Optimisation robuste en économie et finance

Thomas Sargent - Nobel Prize 2011

Le contexte post-crise financière

Suie à la crise financière et systémique de 2008 et ses fortes répliques de 2011 qui se sont manifestées par une défiance vis-à-vis des dettes souveraines européennes, on constate que:
·         l’insatisfaction d’un investisseur qui subit  une perte d’amplitude D est plus élevée que sa satisfaction à percevoir un gain de la même amplitude D (voir la note de Simon Savage de GLG Partners « Skill, luck and human frailty » GLG Views, July 2011),
·         des pertes de confiance des agents économiques en leur modèle de décision peuvent apparaitre subitement.
Dans un papier récent, « Robust Control in a Nonlinear DSGE[1] model » (février 2012), Rhys Bidder (Federal Reserve Bank of San Francisco) et Matthew Smith (Federal Reserve Board of Governors) soulignent le fait qu’après une longue période de stabilité, pendant laquelle une certaine confiance dans les modèles économiques et statistiques s’était instaurée, la crise financière a brutalement provoqué une situation laissant place à une vraie incertitude (au sens de Frank Knight[2]), à une véritable méfiance voire même à un certain pessimisme quant à la capacité des modèles à capturer la complexité en économie et en finance.
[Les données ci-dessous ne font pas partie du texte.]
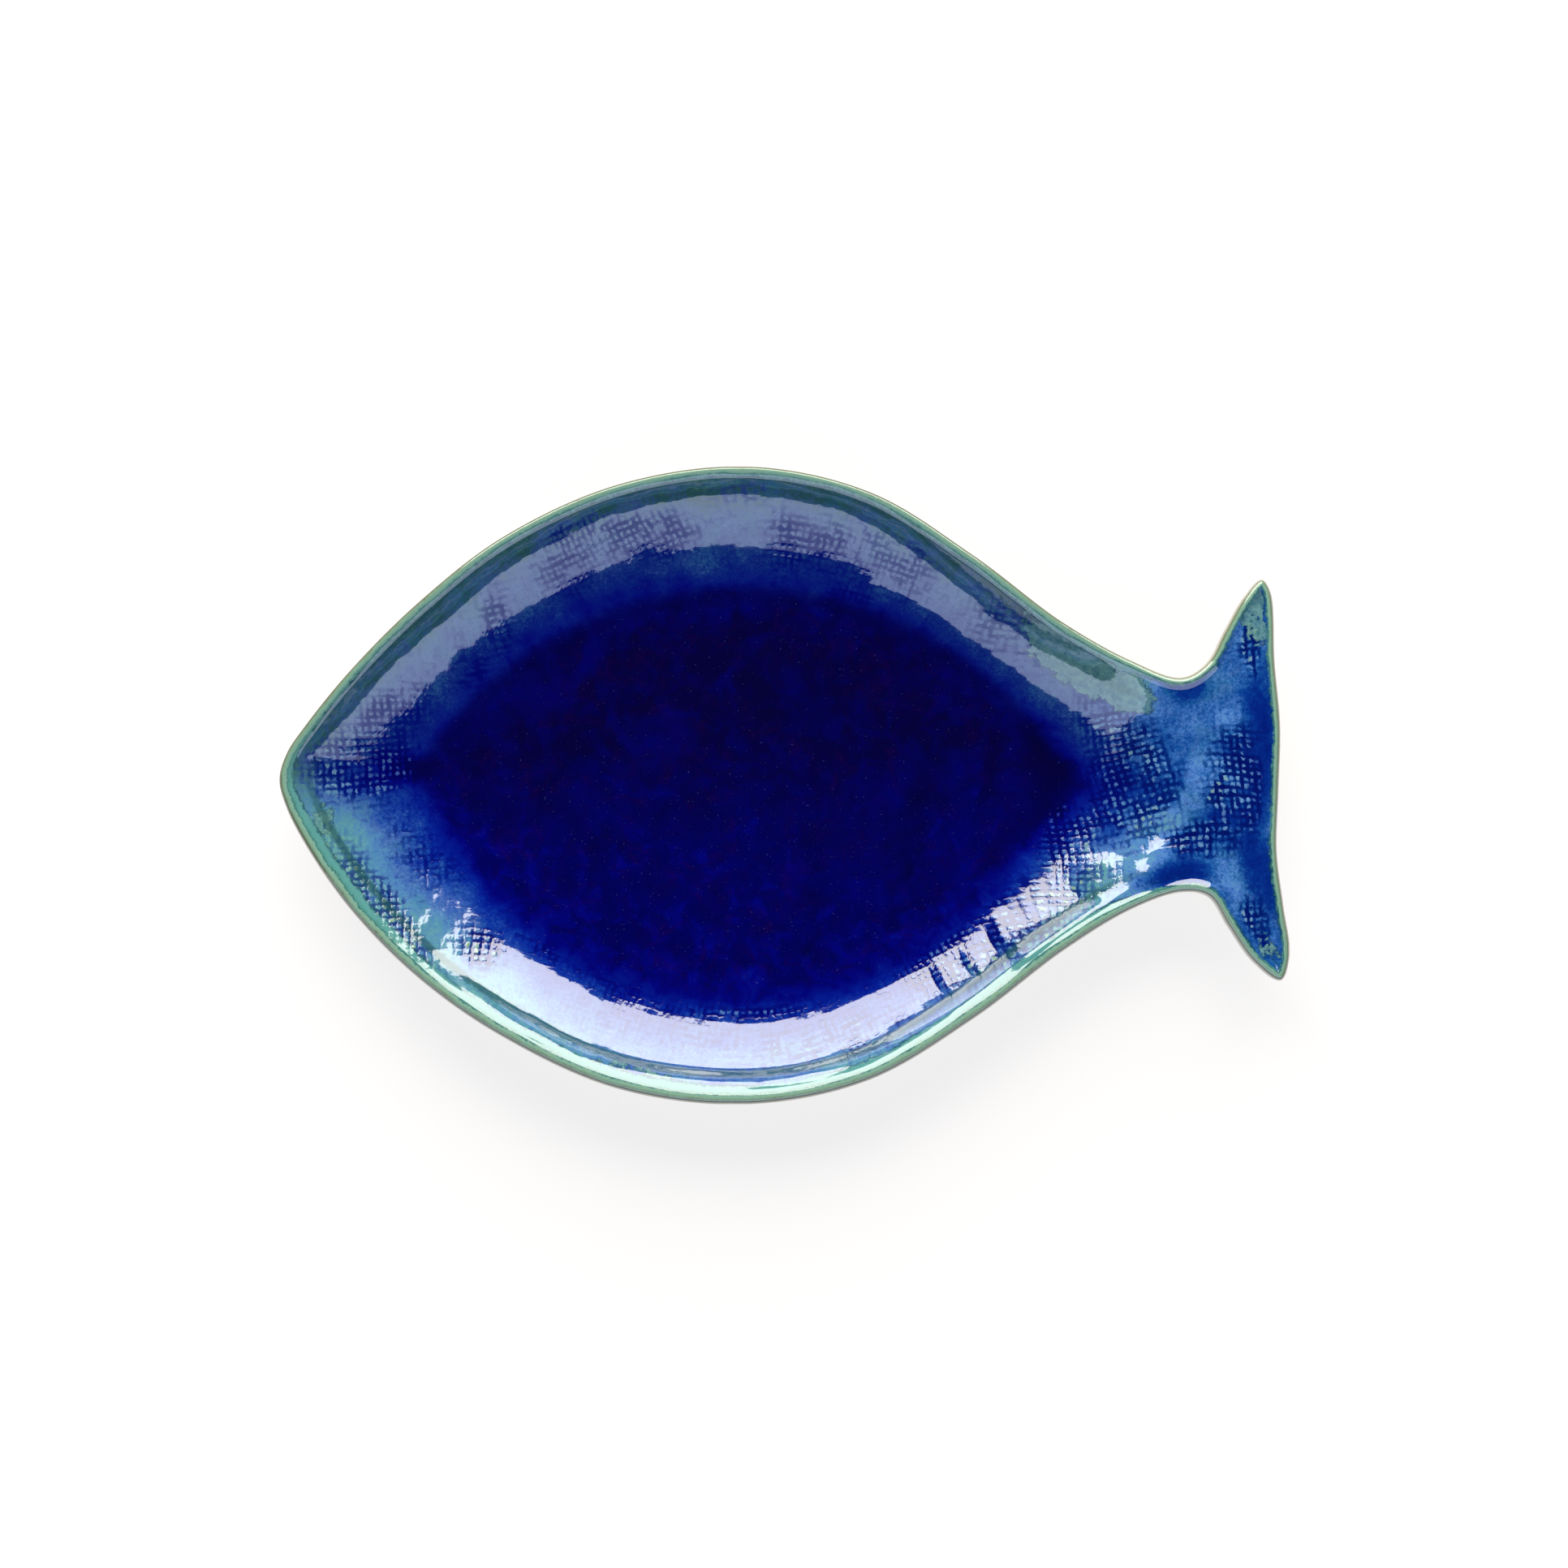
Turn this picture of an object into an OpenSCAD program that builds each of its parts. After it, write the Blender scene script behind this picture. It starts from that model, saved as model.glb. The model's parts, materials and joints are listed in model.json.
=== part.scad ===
/* [Overall size] */
// Length of the fish from nose to tail
plate_l = 400; // [360:5:440]
// Width of the fish across its belly
plate_w = 253; // [230:1:280]
// Height of the rim above the table
rim_h = 33; // [30:0.5:38]

/* [Lip] */
// Distance from the outer edge to the top of the rounded lip
lip_crest = 2.2; // [1.8:0.1:3]
// Distance from the outer edge to the inner foot of the lip
lip_foot = 5.8; // [5:0.1:7.6]
// Drop from the top of the lip to its outer edge
lip_round = 2.4; // [1.8:0.1:3]
// Drop from the top of the lip to its inner foot
lip_fall = 1.4; // [1:0.1:2]
// Height of the lip coat's overlap on the outer edge
lip_overlap = 1; // [0.6:0.1:1.6]
// How much narrower the lip is along the fish's back
lip_narrow = 0.9; // [0:0.1:1.2]
// Height of the steeper strip of wall under the back's lip
back_step = 2; // [0:0.5:4]
// Width of that steeper strip
back_step_w = 8; // [5:1:12]
// Width across the fish over which the back's shape turns into the belly's
side_w = 50; // [30:5:80]

/* [Well] */
// Length of the flat leaf-shaped floor
well_l = 258; // [230:1:270]
// Rise of the floor's back edge above the line between its two ends
well_back = 72; // [60:1:76]
// Rise of the floor's belly edge below the line between its two ends
well_belly = 93; // [80:1:96]
// Place of the floor's middle, along the fish
well_x = -17; // [-22:1:-12]
// Place of the floor's middle, across the fish
well_y = 6.5; // [3:0.5:10]
// Half width of the floor where its two ends are rounded off
well_tip = 6; // [4:0.5:8]
// Height of the glazed floor above the table
floor_h = 11.5; // [10.5:0.5:13]

/* [Tail] */
// Place along the fish where the floor starts to climb to the tail
climb_start = 112; // [104:1:118]
// Place along the fish where the tail is level
climb_end = 156; // [148:1:164]
// Depth of the shallow dish in the tail
tail_dish = 1.2; // [0.6:0.1:2]
// Distance from the lip over which the tail dips
tail_dip_w = 15; // [10:1:20]
// Distance that the tail's underside hangs below its outer edge
tail_drop = 4.2; // [3.5:0.1:5]
// Distance from the outer edge over which the tail's underside rounds off
tail_drop_w = 8; // [6:0.5:12]
// Distance from each tail tip over which the lip draws together
tip_reach = 32; // [26:1:40]

/* [Foot] */
// Height of the foot ring
foot_h = 5; // [4.4:0.2:6]
// Width of the foot ring's wall
foot_w = 8; // [6:0.5:10]
// Distance from the floor's edge in to the foot ring
foot_inset = 9; // [7:0.5:12]
// Half width of the foot ring where its two ends are rounded off
foot_end = 13; // [10:1:16]

/* [Coats] */
// Upright thickness of the blue coat on the wall and the tail
face_t = 1; // [0.8:0.1:1.2]
// Extra thickness of the glass pooled in the middle of the well
pool_extra = 1; // [0.4:0.1:1.4]
// Distance from the floor's edge over which the pool deepens
pool_slope_w = 40; // [25:1:60]
// Thickness of the coat on the outside
outside_t = 0.8; // [0.6:0.1:1]

/* [Hidden] */
$fn = 96;

// The outline, as shares of the length and the width, from the nose round to the nose
nose_share = [-0.5, 0.008];
back_shares = [
    [-0.493, 0.048], [-0.475, 0.091], [-0.43, 0.179], [-0.362, 0.287],
    [-0.278, 0.39], [-0.164, 0.472], [-0.036, 0.5], [0.085, 0.46],
    [0.188, 0.36], [0.277, 0.254], [0.345, 0.194], [0.394, 0.168],
    [0.419, 0.19], [0.437, 0.241], [0.456, 0.293], [0.474, 0.322]];
edge_shares = [
    [0.483, 0.303], [0.487, 0.191], [0.492, 0.091], [0.49, -0.011],
    [0.488, -0.106], [0.494, -0.188], [0.5, -0.267]];
belly_shares = [
    [-0.494, -0.032], [-0.475, -0.092], [-0.429, -0.196], [-0.361, -0.304],
    [-0.277, -0.396], [-0.164, -0.476], [-0.036, -0.5], [0.083, -0.463],
    [0.188, -0.366], [0.277, -0.26], [0.345, -0.195], [0.394, -0.169],
    [0.42, -0.176], [0.439, -0.222], [0.464, -0.278], [0.491, -0.307]];

// Points made between two neighbours of the outline
steps = 3;
// Steps between the lip and the floor: the floor has the steps that the tail's edge leaves over
wall_steps = 8;
floor_steps = (len(edge_shares) + 1) * steps - 2 * wall_steps;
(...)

Formalisation des approches robustes

Il y au donc nécessité structurelle à se tourner vers des approches plus robustes pour mieux expliquer le marché et réduire la fragilité des approches quantitatives liées notamment aux composantes « data-fitting » apparaissant dans le processus de calibration des modèles (hidden in-sampling calibration). 
Deux approches sont possibles : le mélange de modèles (risk models pooling) ou la recherche d’une distribution worst-case qui, d’une certaine manière, fait intervenir un nouveau joueur dans la partie : l’incertain. Les deux approches sont liées par une relation de dualité.

L’approche pire-cas : un outil issu de la commande robuste

Comme indiqué par Sargent (prix Nobel 2011) et Hansen dans leur papier de 2001 «Robust Control and Model Uncertainty », la commande robuste, un paradigme employé avec efficacité dans d’autres sciences de l’ingénieur (automatique, aéronautique, recherche opérationnelle, design de structures mécaniques) depuis les années 50[3], permet de considérer le cas d’un agent économique guidé par un modèle de référence vis-à-vis duquel sa confiance est variable dans le temps. Le modèle réel inconnu peut être vu comme ayant subi des distorsions (ou perturbations) non négligeables (apparition de phénomènes non gaussiens non prévisibles). Malgré ses doutes, l’agent économique cherche à agir et définir une politique capable de satisfaire un niveau de bien-être suffisant quelque soit le modèle « alternatif » (ou perturbé)  qui régit réellement la nature et se trouvant à distance finie de son modèle de référence.
La distance des modèles perturbés au modèle de référence est contrôlée par l’entropie relative de Kullback-Leibler. Il s’agit alors de définir la meilleure politique d’investissement vis-à-vis de la situation pire-cas  parmi toutes les distributions admissibles.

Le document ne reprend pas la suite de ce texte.